As archaeologists do, I was digging the other day, but in my basement, not in Greece. On a shelf, tucked away, I came across a box covered with dust; on closer inspection I noticed some objects sitting on top. As I pulled the box into the light I saw three of the most random things - things that somehow comprise a pastiche of my interests: a Greek flag, my old Catholic Mass missal, and a witch's hat.
How are these things even related, you ask? Let me see....
The Greek flag - obvious. I love Greece. Ever since, at age 11, I first set foot on the soil I fell in love with the place. The deep thrum of the earth, the ancient voices in the air, the light. There is mystery there.
The missal? My childhood comes back to me - sitting next to my mother every Sunday, listening to Father Winzerling deliver his fire and brimstone sermons, and spending the time, half-listening to the angry priest, half staring at the images surrounding me; statues of the Virgin Mary's sad face, the faces of the tortured saints, and slipping into a daydream.

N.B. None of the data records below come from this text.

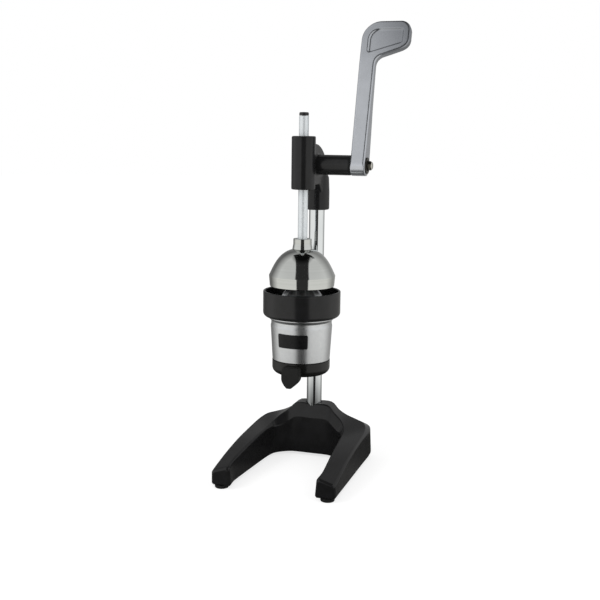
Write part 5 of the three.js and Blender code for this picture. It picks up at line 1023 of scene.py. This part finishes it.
# The camera sees the board as white. In the metal it looks like the studio behind it, darker close
# to the press, and only the light that it throws on the press is a plain board's.
floor_material = bpy.data.materials.new("white_sweep_board")
floor_material.use_nodes = True
tree = floor_material.node_tree
tree.nodes.clear()
path = add(tree, "ShaderNodeLightPath")
where = add(tree, "ShaderNodeTexCoord").outputs["Object"]
flat = add(tree, "ShaderNodeVectorMath", {"operation": "NORMALIZE"}, {0: where}).outputs[0]
distance = add(tree, "ShaderNodeVectorMath", {"operation": "LENGTH"}, {0: where}).outputs["Value"]
nearness = add(tree, "ShaderNodeMapRange", None, {"Value": distance, "From Min": 0.18, "From Max": 0.45,
                                                  "To Min": 0.12, "To Max": 1.15}).outputs[0]
mirrored = add(tree, "ShaderNodeMath", {"operation": "MULTIPLY"},
               {0: soft_boxes(tree, flat), 1: nearness}).outputs[0]
mirrored = add(tree, "ShaderNodeEmission", None, {"Color": colour("#fffefb"), "Strength": mirrored})
board = add(tree, "ShaderNodeBsdfDiffuse", None, {"Color": clouds(tree, where, 25, 0.395, 0.405)})
glow = add(tree, "ShaderNodeEmission", {}, {"Color": (1, 1, 1, 1), "Strength": 0.73})
lit = add(tree, "ShaderNodeAddShader", None, {0: board.outputs[0], 1: glow.outputs[0]})
plain = add(tree, "ShaderNodeBsdfDiffuse", None, {"Color": (0.8, 0.8, 0.8, 1)})
both = add(tree, "ShaderNodeMixShader", None,
           {0: path.outputs["Is Camera Ray"], 1: plain.outputs[0], 2: lit.outputs[0]})
all_three = add(tree, "ShaderNodeMixShader", None,
                {0: path.outputs["Is Glossy Ray"], 1: both.outputs[0], 2: mirrored.outputs[0]})
add(tree, "ShaderNodeOutputMaterial", None, {"Surface": all_three.outputs[0]})
BOARD_RADIUS, BOARD_STEPS = 8, 96
edge = [2 * math.pi * k / BOARD_STEPS for k in range(BOARD_STEPS)]
edge = [(BOARD_RADIUS * math.cos(a), BOARD_RADIUS * math.sin(a), 0) for a in edge]
sweep = bpy.data.objects.new("white_sweep", mesh_from(edge, [list(range(BOARD_STEPS))]))
sweep.data.materials.append(floor_material)
scene.collection.objects.link(sweep)
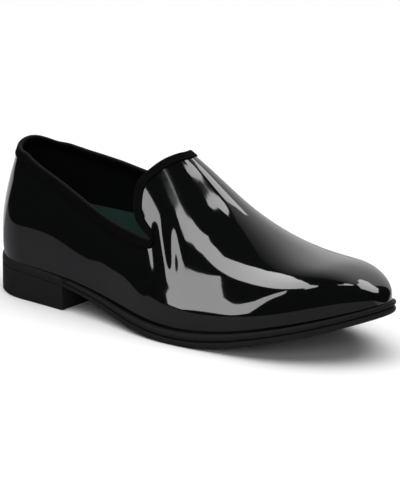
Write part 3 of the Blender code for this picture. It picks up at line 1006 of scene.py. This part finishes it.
@dataclass
class Studio:
    """Floor, lights and camera."""

    target: tuple[float, float, float] = (0.11507, 0.00318, 0.0477)
    card_middle: tuple[float, float, float] = (0.10, 0.0, 0.05)
    azimuth: float = 38.0
    elevation: float = 16.0
    distance: float = 2.4
    focal_pixels: float = 3848.6
    frame_pixels: tuple[int, int] = (400, 489)
    floor_size: float = 12.0
    floor_colour: Colour = (0.88, 0.88, 0.885)
    floor_roughness: float = 0.9
    mirrored_height: float = 0.0002
    # the mirrored floor next to the shoe is grey: painted shade of the floor beside the shoe, seen only in the
    # gloss
    near_floor_painted_shade: tuple[tuple[float, float], ...] = (
        (-0.40, 0.04), (-0.30, -0.05), (-0.22, -0.24), (0.00, -0.27),
        (0.20, -0.30), (0.60, -0.36), (1.00, 0.04))
    near_painted_shade_colour: Colour = (0.26, 0.26, 0.275)
    far_floor: tuple[tuple[float, float], ...] = ((-1.00, 0.04), (1.20, 0.04), (1.20, 1.40), (-1.00, 1.40))
    far_colour: Colour = (0.80, 0.80, 0.80)

    def camera(self) -> None:
        """Place the camera at the photograph's angle."""
        back = direction(self.azimuth, self.elevation)
        data = bpy.data.cameras.new("camera")
        data.sensor_fit = "VERTICAL"
        data.sensor_height = SENSOR_HEIGHT
        data.lens = self.focal_pixels * SENSOR_HEIGHT / self.frame_pixels[1]
        made = bpy.data.objects.new("camera", data)
        made.location = Vector(self.target) + back * self.distance
        made.rotation_euler = back.to_track_quat("Z", "Y").to_euler()
        bpy.context.scene.collection.objects.link(made)
        bpy.context.scene.camera = made

    def floor(self) -> None:
        """A plain white floor, and the parts of it that only the gloss mirrors: the near part is grey, painted
        shade of the floor beside the shoe.
        """
        deselect_all()
        bpy.ops.mesh.primitive_plane_add(size=self.floor_size, location=(0, 0, 0))
        made = bpy.context.object
        made.name = "floor"
        made.data.materials.append(self.matte("studio_floor", self.floor_colour))
        made.visible_glossy = False
        for name, corners, colour in (("near_floor_painted_shade", self.near_floor_painted_shade, self.near_painted_shade_colour),
                                      ("far_floor", self.far_floor, self.far_colour)):
            raised = [(x, y, self.mirrored_height) for x, y in corners]
            gloss_only(name, raised, self.matte(name, colour))

    def matte(self, name: str, colour: Colour) -> bpy.types.Material:
        """A dull material for the floor."""
        return Shade(name, colour, self.floor_roughness, Specular_IOR_Level=0.1).material

    def lamp(self, name: str, place: tuple[float, float, float], size: tuple[float, float],
             power: float) -> None:
        """A soft rectangular light that faces the shoe and doesn't show in its gloss.

        Args:
            name: its name.
            place: where it stands.
            size: its width and height.
            power: watts.
        """
        data = bpy.data.lights.new(name, "AREA")
        data.shape = "RECTANGLE"
        data.size, data.size_y = size
        data.energy = power
        made = bpy.data.objects.new(name, data)
        made.location = place
        away = Vector(place) - Vector(self.target)
        made.rotation_euler = away.to_track_quat("Z", "Y").to_euler()
        made.visible_glossy = False
        bpy.context.scene.collection.objects.link(made)

    def panel(self, card: Card) -> None:
        """Hang one light panel."""
        shade = Shade(card.name, (0, 0, 0), 1.0, Specular_IOR_Level=0.0, Emission_Strength=card.glow)
        shade.shader.inputs["Emission Color"].default_value = (1, 1, 1, 1)
        if card.fades_over:
            split = shade.node("ShaderNodeSeparateXYZ", {}, Vector=shade.place())
            height = Socket(shade.tree, split.outputs["Z"]) * (1 / card.fades_over)
            glow = shade.ramp(height, *FADE)
            shade.tree.links.new(glow.source, shade.shader.inputs["Emission Color"])
        gloss_only(card.name, card.points(Vector(self.card_middle)), shade.material)

    def build(self) -> None:
        """Set up the whole studio."""
        self.camera()
        self.floor()
        self.lamp("overhead", (0.1, 0.0, 2.1), (3.6, 3.6), 100)
        self.lamp("front_fill", (1.4, -1.6, 0.9), (1.4, 1.0), 14)
        for card in CARDS:
            self.panel(card)
        world = bpy.data.worlds.new("studio")
        bpy.context.scene.world = world
        world.use_nodes = True
        world.node_tree.nodes["Background"].inputs["Color"].default_value = (0.02, 0.02, 0.021, 1)
        bpy.context.scene.view_settings.view_transform = "Standard"
        bpy.context.scene.view_settings.look = "None"


def main() -> None:
    """Build the loafer's looks and the studio."""
    logging.basicConfig(level=logging.INFO, format="%(name)s: %(message)s")
    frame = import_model()
    shell = Shell(Last())
    pieces = [
        Upper(shell).build(PatentFinish().make(), LiningFinish().make()),
        Binding(shell).build(RibbonFinish().make()),
    ]
    pieces += Sole(frame).build(SoleFinish().make(), SockFinish().make())
    for piece in pieces:
        LOG.info("%s: %d faces", piece.name, len(piece.data.polygons))
    Studio().build()


if __name__ == "__main__":
    main()
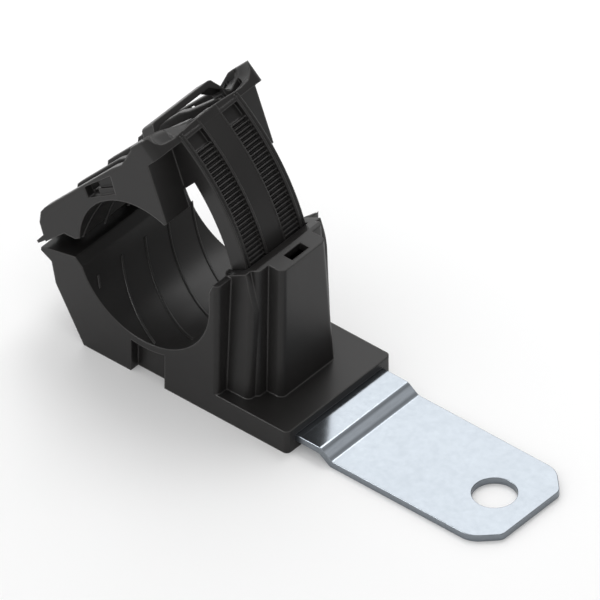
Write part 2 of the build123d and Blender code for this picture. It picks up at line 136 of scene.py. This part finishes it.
# Noises as scale, detail and roughness, and how they are stretched along the axes
PLAIN = (1.0, 1.0, 1.0)
NYLON_GRAIN = (5200.0, 2.0, 0.6)
NYLON_CLOUD = (140.0, 3.0, 0.5)
NYLON_FLOW = (3.0, 2.0, 0.5)
NYLON_FLOW_STRETCH = (60.0, 260.0, 60.0)
ZINC_CLOUD = (90.0, 4.0, 0.6)
ZINC_FINE = (900.0, 3.0, 0.6)
ZINC_SCUFFS = (6.0, 3.0, 0.6)
ZINC_SCUFF_STRETCH = (400.0, 60.0, 400.0)
ZINC_PATCHES = {"Scale": 420.0, "Smoothness": 0.9}

# How strongly each noise shows in colour and in sheen, and the bumps it makes
NYLON_CLOUD_TONE = 0.6
NYLON_FLOW_TONE = 0.4
NYLON_CLOUD_SHEEN = 0.08
NYLON_GRAIN_SHEEN = 0.04
NYLON_BUMP = {"Strength": 0.12, "Distance": 0.02 * MM}
ZINC_CLOUD_TONE = 0.25
ZINC_FINE_TONE = 0.6
ZINC_PATCH_TONE = 0.25
ZINC_CONTRAST = 2.0
ZINC_CLOUD_SHEEN = 0.08
ZINC_FINE_SHEEN = 0.06
ZINC_BUMP = {"Strength": 0.15, "Distance": 0.01 * MM}

# Painted highlight on the nylon's edges, where the rounded normal leaves the true one, by these
# cosines
BEVEL_SAMPLES = 8
HIGHLIGHT_COSINES = (0.99, 0.86)

# Painted light and shade by how level a face is. The tones are shares of the dark one.
SIDEWAYS_SHARE = 0.8
FLAT_LEVELS = (0.80, 0.97)
CUT_LEVELS = (0.25, 0.7)
CUT_DULLNESS = 0.15
# Painted shade on the cut rims
CUT_SHADE_TONES = (0.58, 0.76)
# A painted lighter tone on the crank's slope
SLOPE_LIGHT_TONES = (1.35, 1.75)
# Painted shade in bands over the crank's bends
BEND_SHADE_TONES = (0.7, 1.0)
CRANK_MIDDLE_X = -29.7
CRANK_HALF_L = 1.3
BEND_STARTS = (0.25, 0.65)

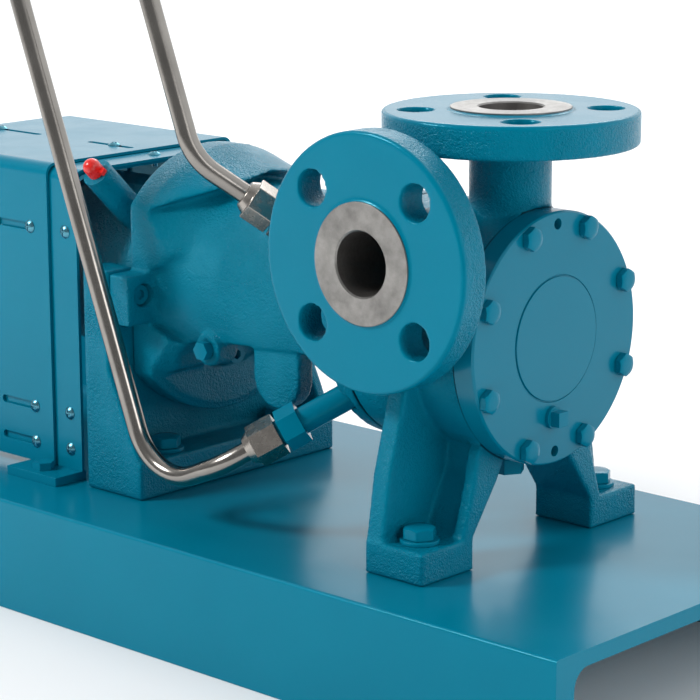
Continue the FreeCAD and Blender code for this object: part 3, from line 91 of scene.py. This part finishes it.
class Shader:
    """A material's node tree, with short names for the few nodes that every material here uses."""

    def __init__(self, name):
        self.material = bpy.data.materials.new(name)
        self.material.use_nodes = True
        self.tree = self.material.node_tree
        self.surface = self.tree.nodes["Principled BSDF"]
        self.place = self.add("ShaderNodeTexCoord").outputs["Object"]

    def add(self, kind, **values):
        node = self.tree.nodes.new(kind)
        for key, value in values.items():
            setattr(node, key, value)
        return node

    def link(self, source, target):
        self.tree.links.new(source, target)

    def set(self, **values):
        for key, value in values.items():
            self.surface.inputs[key.replace("_", " ")].default_value = value

    def noise(self, scale, detail=3.0, roughness=0.55):
        noise = self.add("ShaderNodeTexNoise")
        noise.inputs["Scale"].default_value = scale
        noise.inputs["Detail"].default_value = detail
        noise.inputs["Roughness"].default_value = roughness
        self.link(self.place, noise.inputs["Vector"])
        return noise.outputs["Fac"]

    def ramp(self, value, low, high, start=0.0, end=1.0):
        """value from low to high becomes start to end, held at both ends."""
        node = self.add("ShaderNodeMapRange")
        for key, number in zip(("From Min", "From Max", "To Min", "To Max"), (low, high, start, end)):
            node.inputs[key].default_value = number
        self.link(value, node.inputs["Value"])
        return node.outputs["Result"]

    def math(self, operation, *values):
        node = self.add("ShaderNodeMath", operation=operation)
        for slot, value in zip(node.inputs, values):
            if isinstance(value, (int, float)):
                slot.default_value = value
            else:
                self.link(value, slot)
        return node.outputs["Value"]

    def position(self):
        """The point's X, Y and Z."""
        parts = self.add("ShaderNodeSeparateXYZ")
        self.link(self.place, parts.inputs["Vector"])
        return parts.outputs

    def from_line(self, position, centre, axis):
        """The point's distance from a line through centre, along axis 0, 1 or 2."""
        squares = []
        for index in range(3):
            if index != axis:
                offset = self.math("SUBTRACT", position[index], float(centre[index]))
                squares.append(self.math("MULTIPLY", offset, offset))
        return self.math("SQRT", self.math("ADD", *squares))

    def mix(self, factor, first, second):
        node = self.add("ShaderNodeMix", data_type="RGBA")
        self.link(factor, node.inputs["Factor"])
        for slot, colour in zip(("A", "B"), (first, second)):
            socket = [s for s in node.inputs if s.name == slot and s.type == "RGBA"][0]
            if isinstance(colour, tuple):
                socket.default_value = (*colour, 1)
            else:
                self.link(colour, socket)
        return [s for s in node.outputs if s.type == "RGBA"][0]

    def colour(self, value):
        self.link(value, self.surface.inputs["Base Color"])

    def rough(self, value):
        self.link(value, self.surface.inputs["Roughness"])

    def bump(self, height, distance, strength=1.0, below=None):
        node = self.add("ShaderNodeBump")
        node.inputs["Distance"].default_value = distance
        if isinstance(strength, (int, float)):
            node.inputs["Strength"].default_value = strength
        else:
            self.link(strength, node.inputs["Strength"])
        self.link(height, node.inputs["Height"])
        if below is not None:
            self.link(below, node.inputs["Normal"])
        self.link(node.outputs["Normal"], self.surface.inputs["Normal"])
        return node.outputs["Normal"]

    def coat_bump(self, normal):
        self.link(normal, self.surface.inputs["Coat Normal"])


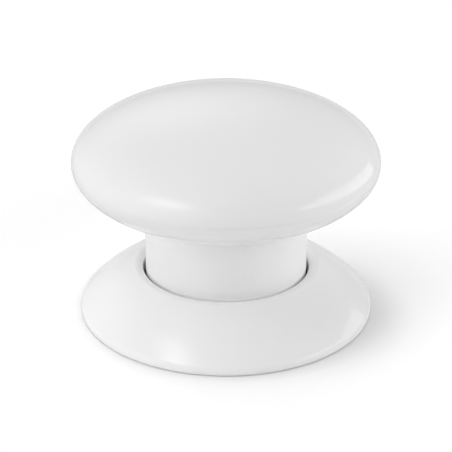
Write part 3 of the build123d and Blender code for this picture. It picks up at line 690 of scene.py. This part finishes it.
def addBoss(profile, wallPoint, wallWay, angle):
    # a peg with a pilot hole in its underside, closed where the wall cuts it
    boss = bmesh.new()
    tall = foot["height"] - foot["plateTop"]
    bmesh.ops.create_cone(boss, cap_ends=True, segments=32, radius1=foot["bossRadius"], radius2=foot["bossRadius"],
                          depth=tall)
    bmesh.ops.translate(boss, vec=(foot["bossCircle"], 0, foot["plateTop"] + tall / 2), verts=boss.verts[:])
    cut = bmesh.ops.bisect_plane(boss, geom=boss.verts[:] + boss.edges[:] + boss.faces[:], plane_co=wallPoint,
                                 plane_no=wallWay, clear_outer=True)
    rimEdges = [item for item in cut["geom_cut"] if isinstance(item, bmesh.types.BMEdge)]
    bmesh.ops.contextual_create(boss, geom=rimEdges)
    under = min(boss.faces, key=lambda face: face.calc_center_median().z)
    bmesh.ops.inset_region(boss, faces=[under], thickness=foot["bossRadius"] - foot["pilotRadius"])
    pilot = bmesh.ops.extrude_face_region(boss, geom=[under])
    bmesh.ops.translate(boss, vec=(0, 0, foot["pilotDepth"]),
                        verts=[item for item in pilot["geom"] if isinstance(item, bmesh.types.BMVert)])
    bmesh.ops.delete(boss, geom=[under], context="FACES_ONLY")
    bmesh.ops.recalc_face_normals(boss, faces=boss.faces[:])
    bmesh.ops.rotate(boss, cent=(0, 0, 0), verts=boss.verts[:],
                     matrix=Matrix.Rotation(math.radians(angle), 3, "Z"))
    part = bpy.data.meshes.new("bossPart")
    boss.to_mesh(part)
    boss.free()
    profile.from_mesh(part)
    bpy.data.meshes.remove(part)


def makeBaseShell():
    lipCentre, rimCentre, centre, radius = flankArc()
    inner = radius - foot["wall"]
    holeEdge = foot["holeRadius"] + foot["lipTuck"]
    wallOuter = foot["holeRadius"] + foot["holeWall"]
    lowAngle = math.degrees(math.asin((foot["plateTop"] - centre.y) / inner))
    highAngle = math.degrees(math.acos((wallOuter - centre.x) / inner))
    rimAngle = angleOf(rimCentre - centre)
    profile = bmesh.new()
    chain = addCorner(profile, foot["throatRadius"], foot["holeBottom"], foot["holeRounding"])
    chain += addCorner(profile, foot["throatRadius"], foot["throatTop"])
    chain += addArc(profile, Vector((lipCentre.x, foot["height"] - foot["lipDrop"])),
                    (lipCentre.x - holeEdge, foot["lipDrop"]), 180, 92, steps=20)
    chain += addArc(profile, lipCentre, (foot["lipRadius"], foot["lipRadius"]), 90, 90 - foot["lipSlope"], steps=12)
    chain += addArc(profile, centre, (radius, radius), 90 - foot["lipSlope"] - foot["lipJoin"],
                    rimAngle + foot["rimJoin"], steps=56)
    chain += addArc(profile, rimCentre, (foot["rimRound"], foot["rimRound"]), rimAngle, 0, steps=10)
    chain += addCorner(profile, foot["radius"], foot["rimLift"], foot["edgeRounding"])
    chain += addCorner(profile, foot["bore"], foot["rimLift"], foot["edgeRounding"])
    chain += addCorner(profile, foot["bore"], foot["plateTop"])
    chain += addArc(profile, centre, (inner, inner), lowAngle, highAngle, steps=24)
    chain += addCorner(profile, wallOuter, foot["holeBottom"], foot["holeRounding"])
    closeOutline(profile, chain)
    turnOutline(profile, foot["turnSteps"])
    # screw bosses under the flank, cut along the slope of the wall's middle
    slopeAngle = math.radians((lowAngle + highAngle) / 2)
    wallWay = Vector((math.cos(slopeAngle), 0, math.sin(slopeAngle)))
    wallPoint = Vector((centre.x, 0, centre.y)) + (radius - foot["bossCutShare"] * foot["wall"]) * wallWay
    for turn in range(foot["bossCount"]):
        addBoss(profile, wallPoint, wallWay, foot["bossAngle"] + turn * 360 / foot["bossCount"])
    return finishPiece(profile, "baseShell", "base", footWhitePaintedLighter, "base_shell")


# Springs: the coil under the stem's floor and the snap dome under the plunger

coil = {
    "radius": 10.0, "wire": 0.6, "bottom": 4.0, "top": 17.867, "turns": 7, "travel": 0.7,
    "stepsPerTurn": 60, "sides": 12,
}


def makeReturnSpring():
    work = bmesh.new()
    bmesh.ops.create_circle(work, segments=coil["sides"], radius=coil["wire"] / 2, cap_ends=True)
    bmesh.ops.rotate(work, cent=(0, 0, 0), matrix=Matrix.Rotation(math.radians(90), 3, "X"), verts=work.verts[:])
    bmesh.ops.translate(work, vec=(coil["radius"], 0, coil["bottom"] + coil["wire"] / 2), verts=work.verts[:])
    steps = coil["turns"] * coil["stepsPerTurn"]
    rise = (coil["top"] - coil["bottom"] - coil["wire"]) / steps
    bmesh.ops.spin(work, geom=work.faces[:], cent=(0, 0, 0), dvec=(0, 0, rise), axis=(0, 0, 1),
                   angle=coil["turns"] * math.tau, steps=steps, use_duplicate=False)
    bmesh.ops.recalc_face_normals(work, faces=work.faces[:])
    spring = finishPiece(work, "returnSpring", "head", finishes["spring_steel"], "return_spring")
    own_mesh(spring)
    return spring


snap = {
    "radius": 2.35, "sheet": 0.12, "seat": 28.8, "apex": 30.2, "flatRadius": 0.5, "travel": 0.7,
    "apexSpare": 0.03, "turnSteps": 64,
}


def makeSnapDome():
    rise = snap["apex"] - snap["seat"]
    inside = snap["radius"] - snap["sheet"]
    middle = (0, snap["seat"])
    profile = bmesh.new()
    chain = addArc(profile, middle, (snap["radius"], rise), 0, ellipseAngle(snap["flatRadius"], snap["radius"]),
                   steps=16)
    chain += addCorner(profile, 0, chain[-1][0].co.z)
    chain += addCorner(profile, 0, snap["apex"] - snap["sheet"] - snap["apexSpare"])
    chain += addArc(profile, middle, (inside, rise - snap["sheet"]), ellipseAngle(snap["flatRadius"], inside), 0,
                    steps=16)
    closeOutline(profile, chain)
    turnOutline(profile, snap["turnSteps"])
    dome = finishPiece(profile, "snapDome", "carrier", finishes["spring_steel"], "switch_dome")
    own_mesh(dome)
    return dome


makeDomeCap()
makeLowerShell()
makeStemSleeve()
makeBaseShell()
makeReturnSpring()
makeSnapDome()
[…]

Reading the story of St. Cecilia reminds me of how women have been treated throughout millennia. She is the patroness of music, it is stated at the top, but the text reads of anything but in her life: she was compelled to marry someone against her will and spent her time converting him and his brother to her faith, to a belief system. But what about her love of music? Why didn't the missal tell me about this as well?
Then there is the End of the World to deal with.
But even through the rants of Father Winzerling, the sorrowful images, the circumscribed tales of the lives of the saints, I saw beyond. There is mystery here too.
And yes, most of all, there is mystery here.
So the moral of this tale? We like what we like: there isn't always a neat explanation available. As with my random objects, as with the way of a world we work so hard to comprehend, maybe we aren't meant to understand everything, and perhaps for that we should be grateful. Maybe - as we work to see beyond the symbols of our lives - we can appreciate those quiet moments in between, that remind us to just enjoy the mysteries.